Stored items
§ §

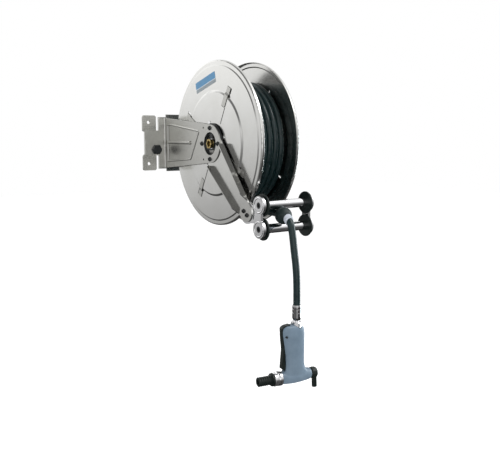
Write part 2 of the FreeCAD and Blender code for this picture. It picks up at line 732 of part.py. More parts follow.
# ---- hose --------------------------------------------------------------------------------------
HANG = [                    # free hose from the drum, through the guide, down to the gun
    V(-14, 0, -200.4), V(-15, -110, -198), V(-16, -214, -193.5), V(-18, -294, -195.5),
    V(-19.5, -321.5, -212), V(-20, -331, -246), V(-20.5, -338, -284), V(-20.3, -349, -338),
    V(GUN_X, GUN_Y, -390), V(GUN_X, GUN_Y, FERRULE_TOP),
]


def tangent_path(points):
    """Straight runs joined by arcs as large as the runs allow."""
    edges, radii, here = [], [], points[0]
    for last, corner, following in zip(points, points[1:], points[2:]):
        back, ahead = last - corner, following - corner
        half_turn = (math.pi - back.getAngle(ahead)) / 2
        shorter = min(back.Length, ahead.Length)
        radius = 0.45 * shorter / math.tan(half_turn)
        leg = 0.45 * shorter
        back.normalize()
        ahead.normalize()
        first, final = corner + back * leg, corner + ahead * leg
        middle = (back + ahead).normalize()
        centre = corner + middle * (radius / math.cos(half_turn))
        edges.append(Part.LineSegment(here, first).toShape())
        edges.append(Part.Arc(first, centre - middle * radius, final).toShape())
        radii.append(round(radius, 1))
        here = final
    edges.append(Part.LineSegment(here, points[-1]).toShape())
    return Part.Wire(edges), radii


def tube_along_hose(radius):
    path, radii = tangent_path(HANG)
    start = (HANG[1] - HANG[0]).normalize()
    section = Part.Wire(Part.makeCircle(radius, HANG[0], start))
    return path.makePipeShell([section], True, True), path.Length, radii


def hanging_hose():
    tube, length, radii = tube_along_hose(HOSE_D / 2)
    expected = math.pi * HOSE_D ** 2 / 4 * length
    print("hose length", round(length, 1), "arc radii", radii)
    print("hose volume against section times length", round(tube.Volume / expected, 4))
    return tube


STOP_CENTRE = V(-17.8, -286, -196.5)


def stop_half(up):
    """Half of the ball-shaped stop that is clamped round the hose."""
    ball = Part.makeSphere(STOP_R, STOP_CENTRE)
    bore, _, _ = tube_along_hose(HOSE_D / 2 + 0.02)
    low, high = (0.2, 30) if up > 0 else (-30, -0.2)
    x, y, z = STOP_CENTRE
    half = block(x - 30, x + 30, y - 30, y + 30, z + low, z + high)
    return ball.cut(bore).common(half)


def stop_sleeve():
    """Short sleeve round the hose where it leaves the stop and turns down."""
    outside, _, _ = tube_along_hose(SLEEVE_R)
    inside, _, _ = tube_along_hose(HOSE_D / 2 + 0.02)
    reach = Part.makeSphere(SLEEVE_END, STOP_CENTRE).cut(Part.makeSphere(STOP_R + 0.02, STOP_CENTRE))
    front = block(-80, 80, STOP_CENTRE.y - 80, STOP_CENTRE.y - 10, -300, -100)
    return outside.cut(inside).common(reach).common(front)


def hose_ferrule():
    """Crimped ferrule on the hose end."""
    top = FERRULE_TOP - 0.05
    outline = [
        (0, top), (11.2, top), (12.6, -441), (12.6, -446), (11.8, -447.5), (12.6, -449),
        (12.6, -456), (11.8, -457.5), (12.6, -459), (12.6, -472), (10.5, FERRULE_END), (0, FERRULE_END)]
    return turned_z(outline, GUN_X, GUN_Y)


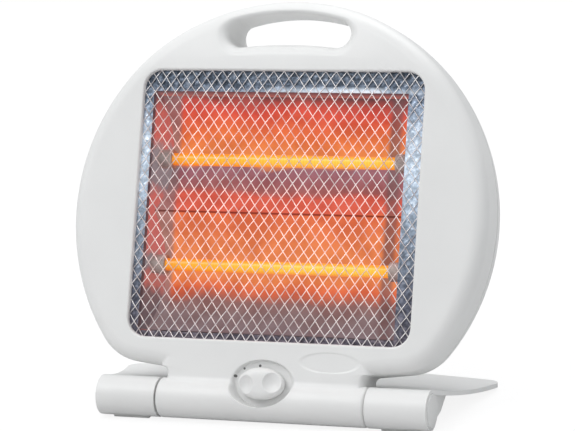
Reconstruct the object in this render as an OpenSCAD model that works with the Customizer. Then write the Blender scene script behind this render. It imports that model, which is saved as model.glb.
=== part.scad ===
// Two-tube halogen heater: a round moulded housing that tilts on a stand.
// Millimetres, +Z up, -Y is the front, the origin is on the floor under the middle of the heater.
// The housing is drawn upright in its own frame: Y = 0 is its front face, Z = 0 the hinge axis.

/* [Housing] */
// Radius of the round housing
body_r = 150; // [146:1:156]
// How far the full circle of the housing would reach below the hinge axis
round_below = 23.5; // [20:0.5:26]
// Radius of the two lower corners
corner_r = 36; // [30:1:42]
// Where the lower corners begin, in degrees below level
corner_start = 36; // [33:1:39]
// Slope of the belly beside the chin, in degrees
belly_slope = 7; // [5:0.5:9]
// Depth of the front cover, up to the parting line
front_depth = 28; // [26:0.5:30]
// Depth of the housing at its deepest
body_depth = 70; // [68:1:78]
// Depth of the housing at the handle
handle_depth = 40; // [38:1:44]
// Depth of the housing at its lower edge
belly_depth = 46; // [44:1:52]
// Width of the rounded band that closes the rear shell
rear_round = 45; // [40:1:50]
// Radius that rounds the front edge
edge_r = 10; // [7:0.5:11]
// How far the face falls back at the very top
crown = 8; // [4:0.5:9]
// Width and depth of the groove where the two covers meet
seam_gap = 0.6; // [0.4:0.1:1]
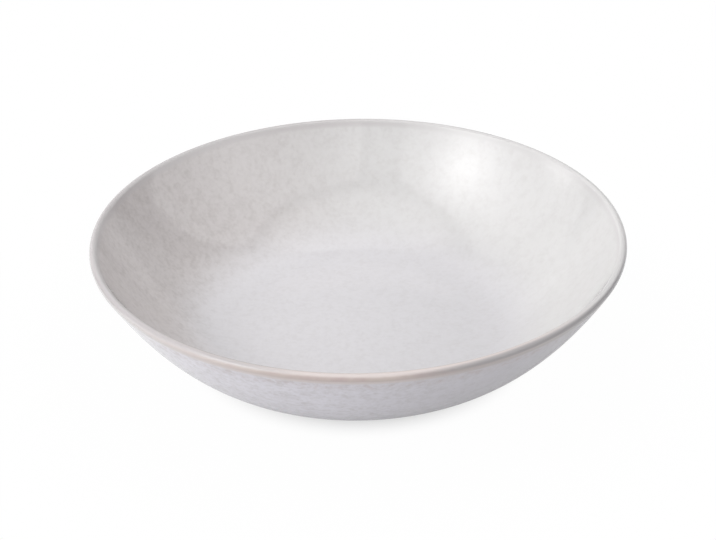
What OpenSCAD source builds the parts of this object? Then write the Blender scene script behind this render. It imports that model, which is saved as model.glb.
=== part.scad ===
// Rimless soup plate in glazed stoneware: a clay body on a foot ring, under four fields of glaze.
// The origin is on the table, under the middle of the plate, and +Z points up.
// Every piece is a ring or a disc turned about Z, and neighbours share the points of one outline.

/* [Plate] */
// Diameter over the glazed lip
plate_d = 220; // [190:1:270]
// Height from the table to the top of the lip
plate_h = 52; // [43:1:64]

/* [Wall] */
// Thickness of the wall at the lip, with both glazes
lip_t = 3.5; // [2.8:0.1:5]
// Thickness of the wall above the foot ring, with both glazes
heel_t = 5.6; // [4.5:0.1:7]
// Slope of the wall at the lip, in degrees from level
lip_slope = 60; // [56:1:70]
// Slope of the wall where it meets the foot ring, in degrees from level
heel_slope = 7; // [4:1:16]
// How far the wall runs straight on below the lip, as a share of the way to the bend
lip_pull_share = 0.55; // [0.4:0.05:0.85]
// How far the wall runs straight on outside the foot ring, as a share of the way to the bend
heel_pull_share = 0.75; // [0.4:0.05:0.85]

/* [Base] */
// Thickness of the base in the middle, with both glazes
base_t = 4.6; // [3.8:0.1:5.6]
// Width of the gentle curve between the flat floor of the well and the wall
heel_run = 10; // [5:0.5:20]

/* [Foot ring] */
// Diameter over the foot ring, where the outer glaze ends
foot_d = 114; // [95:1:138]
// Height of the foot ring outside
foot_h = 2.5; // [2:0.1:4]
// Width of the foot ring at its root
foot_w = 6.2; // [5:0.1:9]
// Rounding of both edges that the foot ring stands on
foot_round_r = 1.1; // [0.6:0.1:1.5]
// Fillet in the corner between the foot ring and the underside of the base
recess_fillet_r = 1.5; // [0.8:0.1:2]

/* [Glaze] */
// Thickness of each coat of glaze
glaze_t = 0.4; // [0.3:0.05:0.6]

/* [Hidden] */
$fn = 180;
wall_steps = 28;
lip_steps = 12;
corner_steps = 6;

// The lip is a half round, as wide as the wall is there
lip_r = lip_t / 2;
lip_centre = [plate_d / 2 - lip_r, plate_h - lip_r];
lip_from = lip_slope - 90;
lip_to = lip_slope + 90;

// Unit vectors along a slope, and across it from the outside of the plate to the inside
function along(slope) = [cos(slope), sin(slope)];
function across(slope) = [-sin(slope), cos(slope)];

function arc(centre, r, from, to, steps) =
    [for (i = [0:steps]) centre + r * along(from + (to - from) * i / steps)];

// The outside of the wall is one curve from the lip to the foot ring, level with both of its end slopes
wall_top = lip_centre + lip_r * along(lip_from);
wall_foot = [foot_d / 2, foot_h];
wall_drop = wall_top - wall_foot;
top_reach = cross(wall_drop, along(heel_slope)) / cross(along(lip_slope), along(heel_slope));
foot_reach = cross(wall_drop, along(lip_slope)) / cross(along(heel_slope), along(lip_slope));
top_pull = wall_top - lip_pull_share * top_reach * along(lip_slope);
foot_pull = wall_foot + heel_pull_share * foot_reach * along(heel_slope);

// A point of that curve at t, from 0 at the lip to 1 at the foot ring, and its slope there
function wall_point(t) =
    pow(1 - t, 3) * wall_top + 3 * pow(1 - t, 2) * t * top_pull
    + 3 * (1 - t) * pow(t, 2) * foot_pull + pow(t, 3) * wall_foot;
function wall_run(t) =
    pow(1 - t, 2) * (top_pull - wall_top) + 2 * (1 - t) * t * (foot_pull - top_pull)
    + pow(t, 2) * (wall_foot - foot_pull);
function wall_slope(t) = atan2(-wall_run(t)[1], -wall_run(t)[0]);

// The wall grows evenly thicker from the lip to the heel, and keeps its slope at both ends
function wall_t(t) = lip_t + (heel_t - lip_t) * (3 * pow(t, 2) - 2 * pow(t, 3));

// The well: the wall's inside, a gentle curve and a flat floor
well_heel = wall_foot + heel_t * across(heel_slope);
well_curve_r = heel_run / sin(heel_slope);
well_curve_centre = well_heel + well_curve_r * across(heel_slope);
floor_z = well_curve_centre[1] - well_curve_r;

// The recess under the base. Its fillet leaves some of the foot ring's inside straight
recess_z = floor_z - base_t;
recess_r = foot_d / 2 - foot_w;
fillet_most_share = 0.9;
corner_r = min(recess_fillet_r, fillet_most_share * (recess_z - foot_round_r));
recess_corner = [recess_r - corner_r, recess_z - corner_r];
foot_out_r = (wall_foot + glaze_t * across(heel_slope))[0];
foot_in_r = recess_r + glaze_t;

// Outlines at a depth under the finished surface: 0 is the glaze's face and glaze_t is the clay's.
// Outside, from the lip down
function outer_line(depth) =
    [for (i = [0:wall_steps]) let (t = i / wall_steps) wall_point(t) + depth * across(wall_slope(t))];
// Over the lip, from the outside in
function lip_line(depth) = arc(lip_centre, lip_r - depth, lip_from, lip_to, lip_steps);
// Inside, from the lip down and in to the middle of the floor
function inner_line(depth) = concat(
    [for (i = [0:wall_steps - 1]) let (t = i / wall_steps)
        wall_point(t) + (wall_t(t) - depth) * across(wall_slope(t))],
    arc(well_curve_centre, well_curve_r + depth, heel_slope - 90, -90, corner_steps),
    [[0, floor_z - depth]]);
// Underside, from the middle out and down the corner of the foot ring
function recess_line(depth) = concat(
    [[0, recess_z + depth]],
    arc(recess_corner, corner_r + depth, 90, 0, corner_steps));
// The bare clay of the foot ring, from its inside to its outside
function foot_line() = concat(
    arc([foot_in_r + foot_round_r, foot_round_r], foot_round_r, 180, 270, corner_steps),
    arc([foot_out_r - foot_round_r, foot_round_r], foot_round_r, -90, 0, corner_steps));

function reversed(line) = [for (i = [len(line) - 1:-1:0]) line[i]];
// All of a line but its first point, where the line before it ends there
function rest(line) = [for (i = [1:len(line) - 1]) line[i]];

// A coat of glaze lies between the finished face and the clay
module coat(face, clay) {
    rotate_extrude() polygon(concat(face, reversed(clay)));
}

// Clay: underside, foot ring, wall, lip and well in one closed outline
module stoneware_body() {
    color([0.79, 0.71, 0.63])
        rotate_extrude()
            polygon(concat(
                recess_line(glaze_t),
                foot_line(),
                reversed(outer_line(glaze_t)),
                rest(lip_line(glaze_t)),
                rest(inner_line(glaze_t))));
}

module inner_glaze() {
    color([0.87, 0.86, 0.85]) coat(inner_line(0), inner_line(glaze_t));
}

module rim_glaze() {
    color([0.72, 0.64, 0.61]) coat(lip_line(0), lip_line(glaze_t));
}

module outer_glaze() {
    color([0.84, 0.83, 0.84]) coat(outer_line(0), outer_line(glaze_t));
}

module foot_recess_glaze() {
    color([0.86, 0.85, 0.83]) coat(recess_line(0), recess_line(glaze_t));
}

stoneware_body();
inner_glaze();
rim_glaze();
outer_glaze();
foot_recess_glaze();
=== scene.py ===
"""Soup plate: a rimless stoneware plate under a speckled off-white glaze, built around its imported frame."""

import math
from collections import namedtuple

import bmesh
import bpy
from bpy.props import FloatProperty, FloatVectorProperty, IntProperty, PointerProperty
from mathutils import Matrix, Vector


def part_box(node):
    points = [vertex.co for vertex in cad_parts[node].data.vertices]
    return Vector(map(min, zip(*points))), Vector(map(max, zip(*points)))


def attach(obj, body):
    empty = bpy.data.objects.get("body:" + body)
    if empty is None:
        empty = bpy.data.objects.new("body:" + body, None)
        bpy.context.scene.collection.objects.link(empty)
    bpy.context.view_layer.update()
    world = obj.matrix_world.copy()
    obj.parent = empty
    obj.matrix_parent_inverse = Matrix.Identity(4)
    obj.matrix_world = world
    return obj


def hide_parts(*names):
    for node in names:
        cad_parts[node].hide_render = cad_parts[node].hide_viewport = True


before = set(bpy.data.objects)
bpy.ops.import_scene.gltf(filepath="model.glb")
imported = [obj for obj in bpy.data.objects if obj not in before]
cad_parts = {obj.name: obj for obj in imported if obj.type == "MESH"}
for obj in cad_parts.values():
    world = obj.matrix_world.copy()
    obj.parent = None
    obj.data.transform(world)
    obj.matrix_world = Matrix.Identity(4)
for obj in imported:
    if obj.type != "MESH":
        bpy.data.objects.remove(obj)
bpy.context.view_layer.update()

bl_info = {
    "name": "Soup plate",
    "version": (1, 0, 0),
    "blender": (4, 5, 0),
    "location": "View3D > Sidebar > Soup plate",
    "description": "Turns a glazed stoneware soup plate and sets it on a pale studio floor",
    "category": "Add Mesh",
}

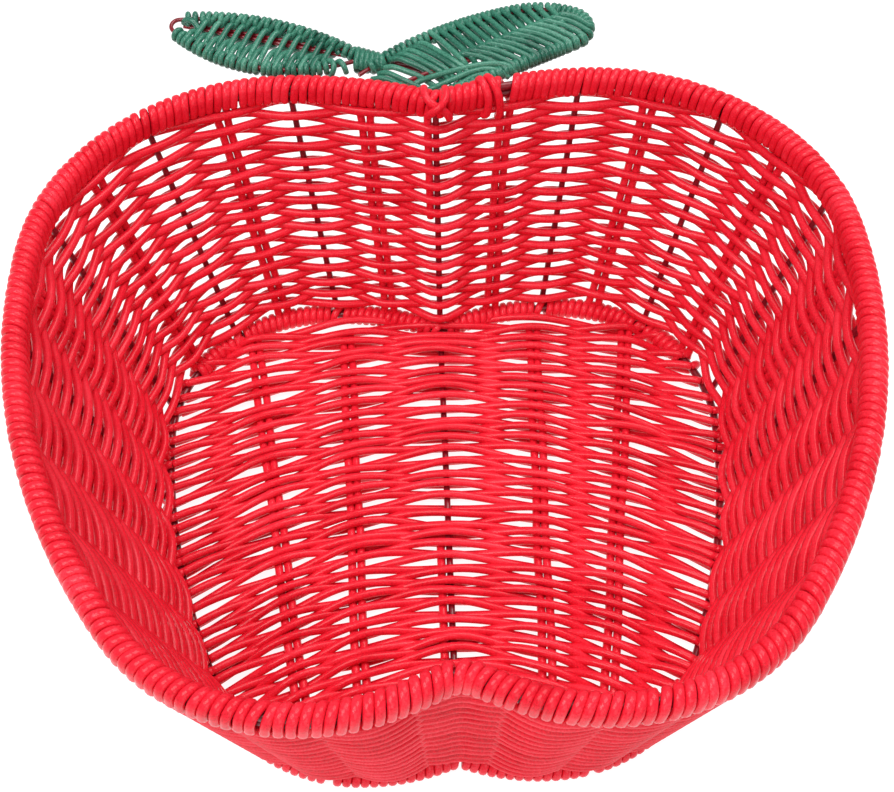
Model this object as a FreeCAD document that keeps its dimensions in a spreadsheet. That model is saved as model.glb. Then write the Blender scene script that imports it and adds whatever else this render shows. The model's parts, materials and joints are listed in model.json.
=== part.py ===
"""Apple-shaped fruit basket: plastic cord woven and wrapped on a frame of painted steel wire.

Millimetres, +Z up, the floor at Z = 0, the cleft at -Y and the notch with its two leaves at +Y.
The origin lies on the floor, within about a millimetre of the middle of the whole object.
"""
import FreeCAD, Part
import math
import os
import Sketcher
from FreeCAD import Placement, Rotation, Vector

os.makedirs("parts", exist_ok=True)
doc = FreeCAD.newDocument("apple_basket")

# --- driving dimensions: millimetres and degrees ---------------------------------------------

SIZES = {
    "origin_y": 36.15,          # from the outline's own zero to the middle of the object
    "wire_dia": 2.8,            # rim wires and base ring
    "rib_dia": 2.2,             # upright ribs
    "leaf_wire_dia": 1.5,
    "cord_dia": 2.75,
    "leaf_cord_dia": 2.1,
    "clearance": 0.15,          # room round a rod that passes through a woven or wrapped piece
    "wire_step": 2.85,          # from the lower rim wire to the upper one
    "base_z": 4.0,              # centre of the base ring's wire
    "rim_z": 91.0,              # halfway between the two rim wires
    "stakes": 16,               # ribs round the wall, and as many cord pairs between them
    "pair_gap": 0.4,            # slit between the two cords of a pair
    "weave_gap": 0.3,           # between a woven panel and the wrapped ring beside it
    "notch_bend": 6.0,
    "cleft_bend": 9.0,
    "rim_notch_y": 122.5,
    "rim_notch_turn": 20.8,
    "rim_top_rad": 140.0,
    "rim_top_turn": 20.5,
    "rim_shoulder_rad": 75.8,
    "rim_shoulder_turn": 87.5,
    "rim_side_rad": 207.2,
    "rim_side_turn": 38.5,
    "rim_lobe_rad": 62.4,
    "rim_lobe_turn": 75.9,
    "rim_front_rad": 188.7,
    "base_notch_y": 96.5,
    "base_notch_turn": 23.1,
    "base_top_rad": 102.0,
    "base_top_turn": 23.9,
    "base_shoulder_rad": 53.8,
    "base_shoulder_turn": 91.5,
    "base_side_rad": 265.4,
    "base_side_turn": 21.1,
    "base_lobe_rad": 51.8,
    "base_lobe_turn": 62.6,
    "base_front_rad": 68.0,
    "inner_stake_rear": 35.0,   # half distances between the base's cord pairs
    "inner_stake_front": 29.0,
    "outer_stake_rear": 70.0,
    "outer_stake_front": 48.0,
    "leaf_y": 129.0,            # line about which the leaves' plane is tilted
    "leaf_drop": 4.0,           # below the rim's centre at that line
    "leaf_tilt": 10.0,
    "midrib_offset": 1.65,      # from a leaf's outline wire to its midrib, centre to centre
    "midrib_pitch": 1.7,        # between the two wires of a midrib
}

sheet = doc.addObject("Spreadsheet::Sheet", "sizes")
for row, (alias, value) in enumerate(SIZES.items(), start=1):
    sheet.set(f"A{row}", alias)
    sheet.set(f"B{row}", str(value))
    sheet.setAlias(f"B{row}", alias)
doc.recompute()


def size(alias):
    """The sheet's value for an alias."""
    return float(sheet.get(alias))


WRAP_RADIUS = size("wire_dia") / 2 + size("cord_dia")
LEAF_EDGE = size("leaf_wire_dia") / 2 + size("leaf_cord_dia")
UP = Vector(0, 0, 1)
SUB_PARTS = []


def keep(feature, label):
    """Registers a finished object as a sub-part; its label names its file."""
    feature.Label = label
    SUB_PARTS.append(feature)
    return feature


# --- outlines ----------------------------------------------------------------------------------

class Chain:
    """Runs and arcs that follow each other with no corner, in a plane; a turn to the right is positive."""

    def __init__(self, start, heading):
        self.point = Vector(*start, 0)
        self.heading = math.radians(heading)
        self.pieces = []        # (geometry, expression of its radius or None)

    def run(self, length):
        end = self.point + Vector(math.cos(self.heading), math.sin(self.heading), 0) * length
        self.pieces.append((Part.LineSegment(self.point, end), None))
        self.point = end

    def turn(self, radius, angle, expression=None):
        side = math.copysign(1, angle)
        centre = self.centre(radius * side)

        def at(heading):
            return centre + Vector(-math.sin(heading), math.cos(heading), 0) * radius * side

        last = self.heading - math.radians(angle)
        middle = at((self.heading + last) / 2)
        self.pieces.append((Part.ArcOfCircle(self.point, middle, at(last)), expression))
        self.point = at(last)
        self.heading = last

    def centre(self, signed_radius):
        """Centre of an arc that starts here and turns right by a positive radius."""
        return self.point + Vector(math.sin(self.heading), -math.cos(self.heading), 0) * signed_radius


ARC_NAMES = ("top", "shoulder", "side", "lobe")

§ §

TASK
Above this instruction are the records; retype exactly the lines from the one containing "function reversed(line) = [for" up to and including the one containing "for node in".

RESPONSE BELOW
function reversed(line) = [for (i = [len(line) - 1:-1:0]) line[i]];
// All of a line but its first point, where the line before it ends there
function rest(line) = [for (i = [1:len(line) - 1]) line[i]];

// A coat of glaze lies between the finished face and the clay
module coat(face, clay) {
    rotate_extrude() polygon(concat(face, reversed(clay)));
}

// Clay: underside, foot ring, wall, lip and well in one closed outline
module stoneware_body() {
    color([0.79, 0.71, 0.63])
        rotate_extrude()
            polygon(concat(
                recess_line(glaze_t),
                foot_line(),
                reversed(outer_line(glaze_t)),
                rest(lip_line(glaze_t)),
                rest(inner_line(glaze_t))));
}

module inner_glaze() {
    color([0.87, 0.86, 0.85]) coat(inner_line(0), inner_line(glaze_t));
}

module rim_glaze() {
    color([0.72, 0.64, 0.61]) coat(lip_line(0), lip_line(glaze_t));
}

module outer_glaze() {
    color([0.84, 0.83, 0.84]) coat(outer_line(0), outer_line(glaze_t));
}

module foot_recess_glaze() {
    color([0.86, 0.85, 0.83]) coat(recess_line(0), recess_line(glaze_t));
}

stoneware_body();
inner_glaze();
rim_glaze();
outer_glaze();
foot_recess_glaze();
=== scene.py ===
"""Soup plate: a rimless stoneware plate under a speckled off-white glaze, built around its imported frame."""

import math
from collections import namedtuple

import bmesh
import bpy
from bpy.props import FloatProperty, FloatVectorProperty, IntProperty, PointerProperty
from mathutils import Matrix, Vector


def part_box(node):
    points = [vertex.co for vertex in cad_parts[node].data.vertices]
    return Vector(map(min, zip(*points))), Vector(map(max, zip(*points)))


def attach(obj, body):
    empty = bpy.data.objects.get("body:" + body)
    if empty is None:
        empty = bpy.data.objects.new("body:" + body, None)
        bpy.context.scene.collection.objects.link(empty)
    bpy.context.view_layer.update()
    world = obj.matrix_world.copy()
    obj.parent = empty
    obj.matrix_parent_inverse = Matrix.Identity(4)
    obj.matrix_world = world
    return obj


def hide_parts(*names):
    for node in names:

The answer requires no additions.